A respeito da opinião pública dos americanos, durante toda a sua história, a população teve fortes e diversas opiniões a respeito de Wall Street. Atualmente, a opinião pública se inclina mais contra do que a favor do centro financeiro, principalmente os democratas que, em comparação com os republicanos, são os maiores críticos da região. E, após a recessão ocasionada pela crise de 2008, os americanos se viram ainda mais receosos a confiar nas grandes empresas e ricos empreendedores. Já muitos acreditam que Wall Street possui poder demais sobre a economia americana, como, por exemplo, o caso dos “Too Big to Fail” que são empresas e bancos tão grandes que sua falência resultaria em uma catástrofe econômica e o governo teria de resgatar essas instituições para evitar consequências históricas.

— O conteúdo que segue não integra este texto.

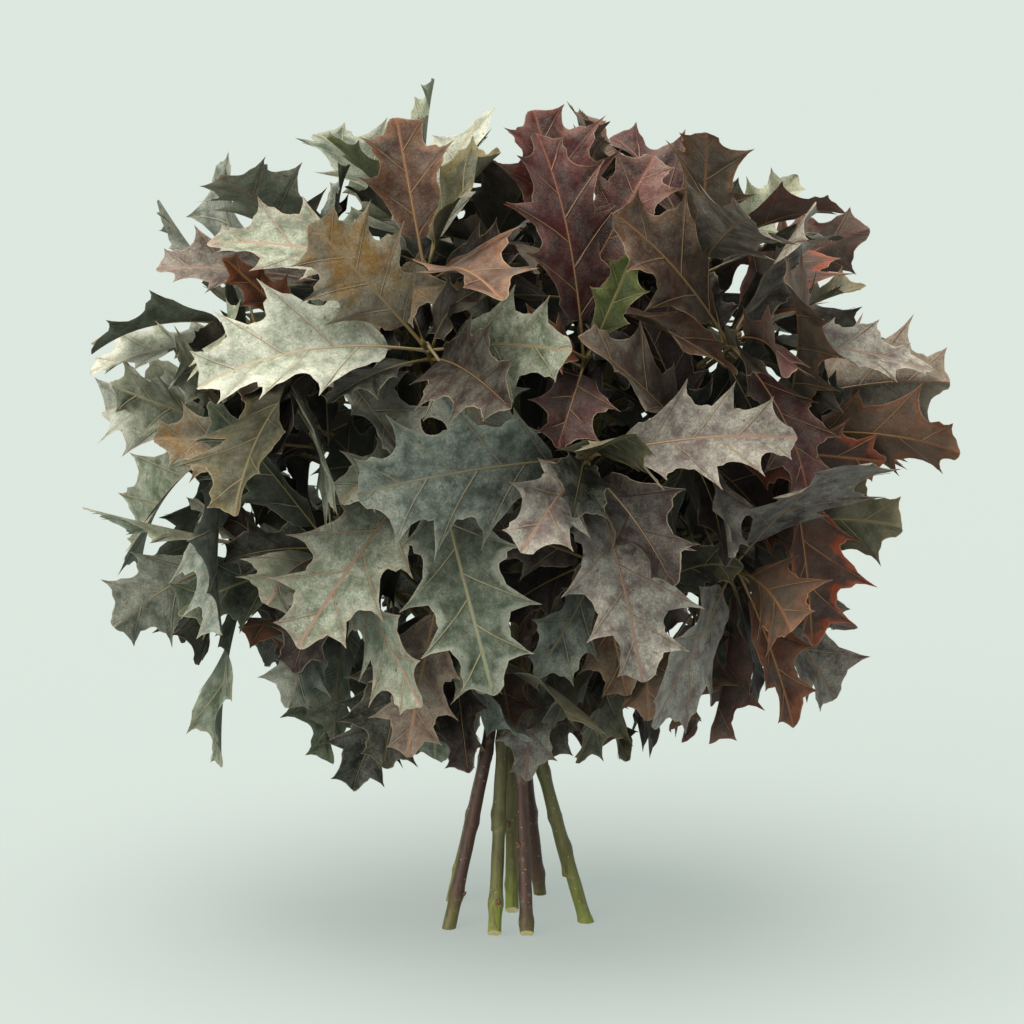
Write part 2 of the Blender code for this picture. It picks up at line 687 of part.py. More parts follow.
def add_shoot(shoot, leaves, collection, made):
    """A side shoot and its whorl, grown as one closed body."""
    solid = bmesh.new()
    centres = shoot.path
    rings = []
    for index, centre in enumerate(centres):
        if index == 0:
            along = unit(centres[1] - centre)
        elif index >= len(centres) - 3:
            along = shoot.facing
        else:
            along = unit(centres[index + 1] - centres[index - 1])
        # The ring's corners follow the whorl's, so that each leaf has a face to grow from.
        first = whorl_side(shoot, -math.pi / SHOOT_SIDES)
        first = unit(first - along * np.dot(first, along))
        second = np.cross(along, first)
        ring = []
        for corner in range(SHOOT_SIDES):
            angle = corner * math.tau / SHOOT_SIDES
            arm = first * math.cos(angle) + second * math.sin(angle)
            ring.append(solid.verts.new(centre + arm * SHOOT_RADIUS))
        rings.append(ring)
    solid.faces.new(rings[0])
    taken = {leaf.face_index: leaf_rings(leaf, frames) for leaf, frames in leaves}
    for index, (ring, onward) in enumerate(zip(rings, rings[1:])):
        tier = index - (len(rings) - 3)  # 0 in the lower tier of leaves, 1 in the upper
        for corner in range(SHOOT_SIDES):
            after = (corner + 1) % SHOOT_SIDES
            corners = (ring[corner], ring[after], onward[after], onward[corner])
            if corner in taken and tier == corner % 2:
                grow_leaf(solid, corners, *taken[corner])
            else:
                solid.faces.new(corners)
    solid.faces.new(rings[-1])
    bmesh.ops.recalc_face_normals(solid, faces=solid.faces)
    mesh = bpy.data.meshes.new(shoot.name)
    solid.to_mesh(mesh)
    solid.free()
    return linked(shoot.name, mesh, collection, made)


def family(shoot):
    """Silver-green leaves on the left, burgundy and brown ones on the right."""
    x = shoot.path[-1][0]
    if x < LEFT_END:
        return "silver" if shoot.place % 3 else "sage"
    if x < RIGHT_START:
        return "sage" if shoot.place % 2 else "rose"
    return "burgundy" if shoot.place % 3 else "russet"


def main():
    for thing in list(bpy.data.objects):
        bpy.data.objects.remove(thing)
    bunch = bpy.data.collections.new("autumn_leaf_bunch")
    helpers = bpy.data.collections.new("cutters")
    for collection in (bunch, helpers):
        bpy.context.scene.collection.children.link(collection)
    green_bark = material("green_bark", (0.16, 0.20, 0.05), 0.6)
    brown_bark = material("brown_bark", (0.12, 0.065, 0.045), 0.65)
    raffia = material("raffia", (0.52, 0.38, 0.20), 0.7)
    leaf_colours = {
        "silver": material("silver_leaf", (0.30, 0.36, 0.31), 0.6),
        "sage": material("sage_leaf", (0.13, 0.18, 0.10), 0.55),
        "rose": material("rose_leaf", (0.30, 0.19, 0.15), 0.6),
        "burgundy": material("burgundy_leaf", (0.10, 0.032, 0.03), 0.5),
        "russet": material("russet_leaf", (0.19, 0.075, 0.04), 0.55),
    }
    cutters = {"floor": add_floor_cutter(helpers)}
    crowd = Crowd()
    for stem in range(RING_STEMS + 1):
        add_stem(stem, bunch, cutters, brown_bark if stem % 3 == 1 else green_bark)
        heights = stem_heights(stem, 0.0)
        path = [stem_point(stem, height) for height in heights]
        radii = [stem_radius(height) for height in heights]
        crowd.add(*tube_surface(path, radii, STEM_SIDES))
    add_tie(bunch, raffia)
    shoots = plan_shoots(crowd)
    settled = settle_leaves(shoots, crowd)
    for shoot in shoots:
        add_shoot(shoot, settled[shoot.name], bunch, leaf_colours[family(shoot)])


main()
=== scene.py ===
import json
import math
import random
from collections import namedtuple

import bmesh
import bpy
import numpy as np
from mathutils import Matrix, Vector
from mathutils.bvhtree import BVHTree
from mathutils.kdtree import KDTree


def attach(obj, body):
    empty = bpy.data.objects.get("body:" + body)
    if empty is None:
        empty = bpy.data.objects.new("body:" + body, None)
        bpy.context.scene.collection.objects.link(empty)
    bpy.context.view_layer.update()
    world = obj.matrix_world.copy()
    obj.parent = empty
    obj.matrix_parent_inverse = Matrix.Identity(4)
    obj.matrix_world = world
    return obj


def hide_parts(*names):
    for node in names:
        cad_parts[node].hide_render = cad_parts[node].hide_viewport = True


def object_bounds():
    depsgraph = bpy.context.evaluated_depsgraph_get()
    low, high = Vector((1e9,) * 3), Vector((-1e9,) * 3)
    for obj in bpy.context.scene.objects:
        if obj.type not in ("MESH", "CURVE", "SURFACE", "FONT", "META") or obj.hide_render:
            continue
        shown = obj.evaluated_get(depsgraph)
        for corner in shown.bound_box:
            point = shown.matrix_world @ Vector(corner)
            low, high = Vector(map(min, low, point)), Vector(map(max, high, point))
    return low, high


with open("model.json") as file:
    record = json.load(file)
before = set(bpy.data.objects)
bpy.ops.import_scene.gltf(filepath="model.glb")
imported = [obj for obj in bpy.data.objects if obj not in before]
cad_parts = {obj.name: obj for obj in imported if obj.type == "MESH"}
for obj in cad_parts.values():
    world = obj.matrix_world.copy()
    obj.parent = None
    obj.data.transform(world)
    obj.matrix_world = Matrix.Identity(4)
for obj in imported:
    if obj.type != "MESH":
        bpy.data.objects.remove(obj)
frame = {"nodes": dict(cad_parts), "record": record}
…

Sendo assim, apesar das inúmeras críticas e crises, Wall Street continua a se reerguer e exercer um papel crucial para a economia do mundo inteiro. É uma região pequena, mas que carrega consigo quantidades exorbitantes de capital e instituições que podem definir a prosperidade ou a penúria global. O que começou como uma simples rua, se tornou um símbolo econômico, exalando luxo e instigando o espírito capitalista. É a oferta de um sonho que incentiva pessoas ambiciosas a fazerem parte do mercado de ações com a esperança de um dia serem tão prósperos quanto os antigos magnatas. Muito é discutido o futuro de Wall Street e debatido como irá se adaptar com as constantes mudanças que a economia está sujeita a enfrentar. Contudo, mesmo com tantas incertezas, algo é consenso, que a história de Wall Street não está próxima do fim.